All historical, linguistic, and textual context considered, a more likely accurate reading of "man shall not lie with man..." is one where it alludes to young male prostitutes soliciting in and around temples and the men (...or priests?) who buy their "services" or, even more fitting, a reading where the words in question allude to what we call pederasty, where the man is invariably portrayed as as the pitcher / top and the boy as the catcher / bottom (and thus "woman-like" in the eyes of the Israelites). Both are better fits contextually. The use of toevah here is also less seemingly "odd" with these interpretations: both things were at the time at least relatively common and well-known practices among non-Israelites but men having sex with men in general much less so.

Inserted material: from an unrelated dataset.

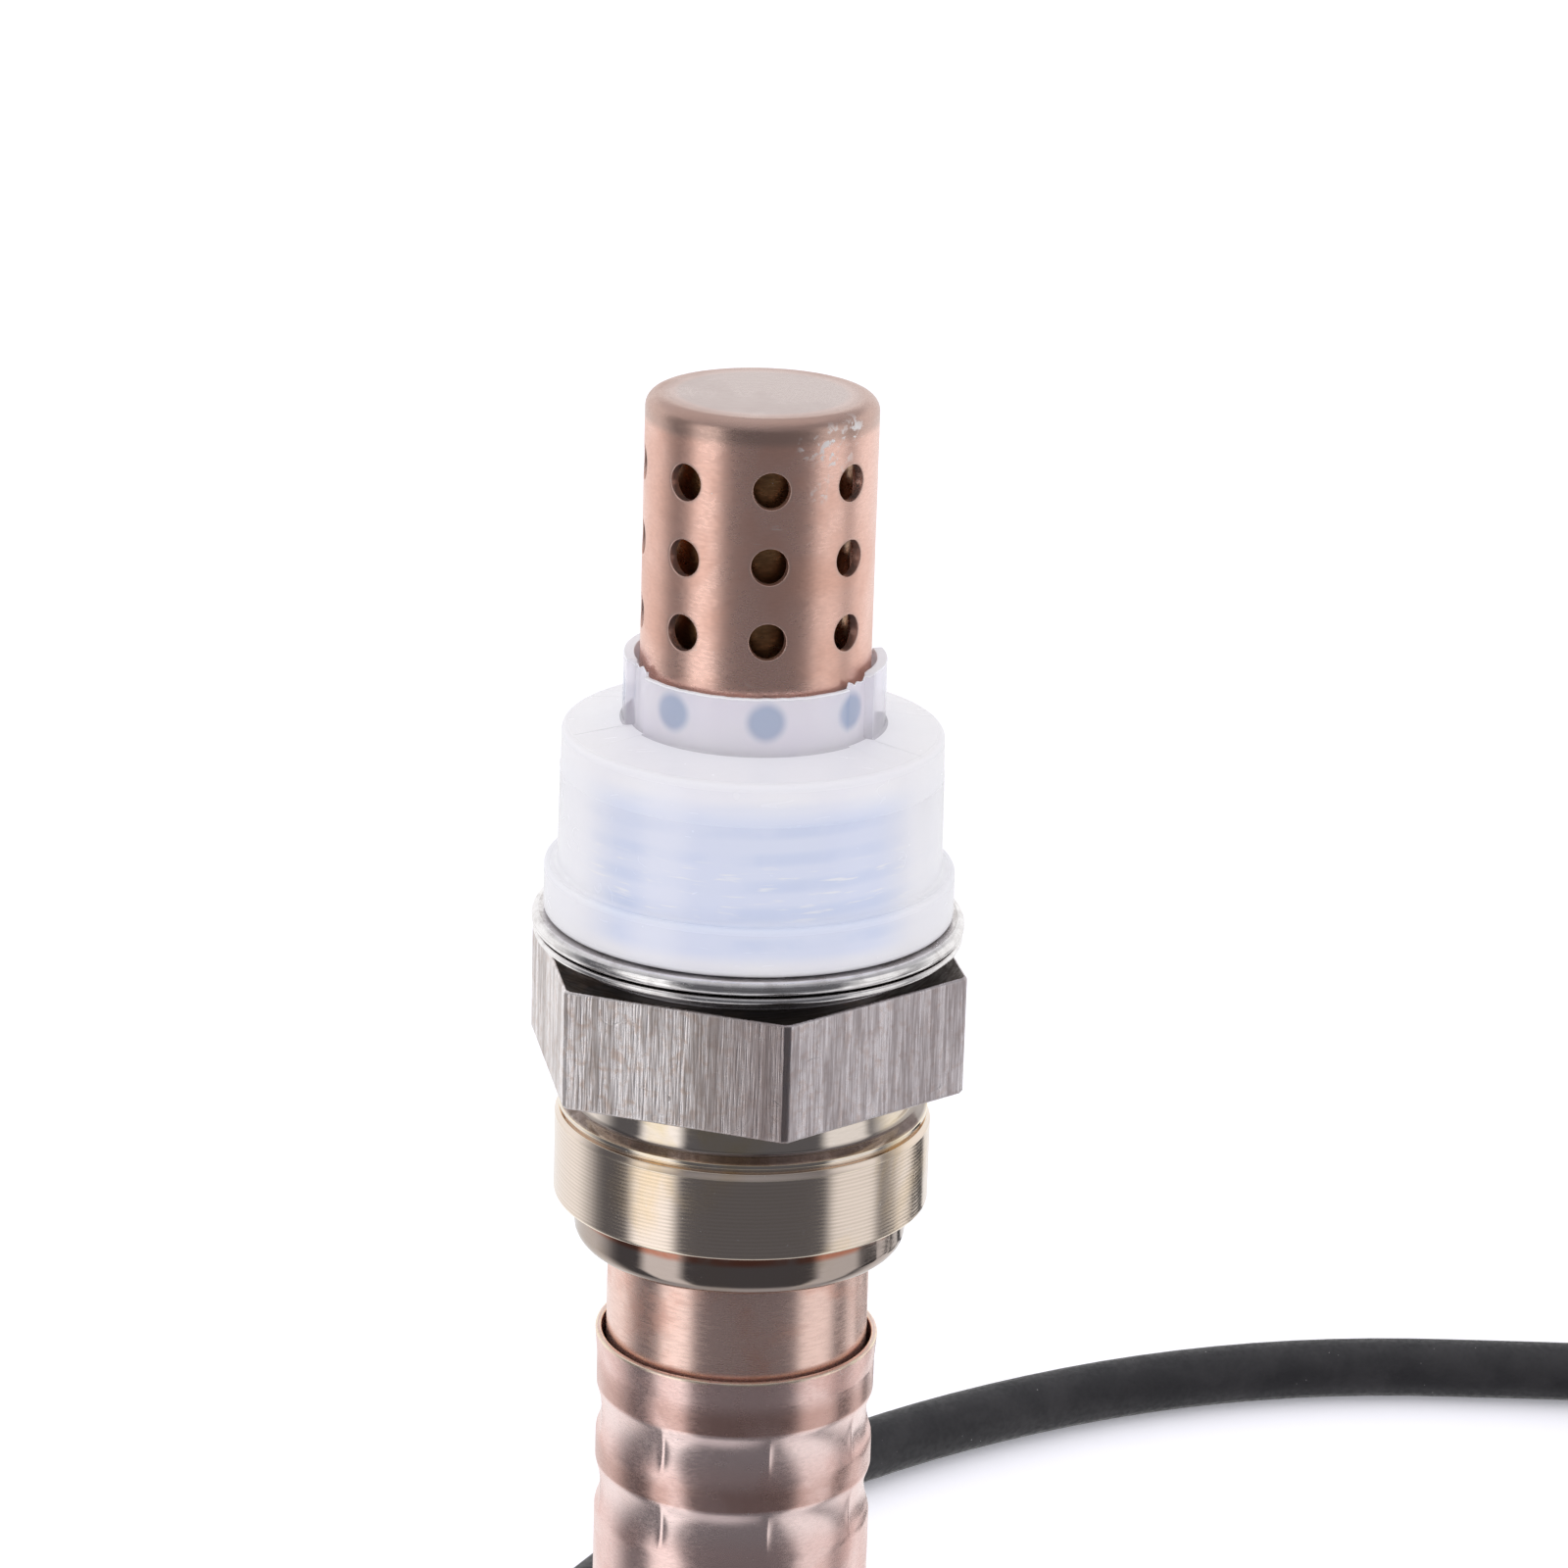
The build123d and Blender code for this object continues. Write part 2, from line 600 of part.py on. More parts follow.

I'm not going to help you aside from that, even though it's pretty clear I'm much more well read than you on the Bible and the nuances of translation. Looks like you're going to have sit down, actually read your Bible, and research the original Biblical Hebrew to find the correct verses to back up your queer-bashing hysterics. Though knowing you I'm sure you'd find the original Hebrew's right-to-left writing system and VSO word order unholy abominations to God and a blasphemous affront to English as Jesus spoke it.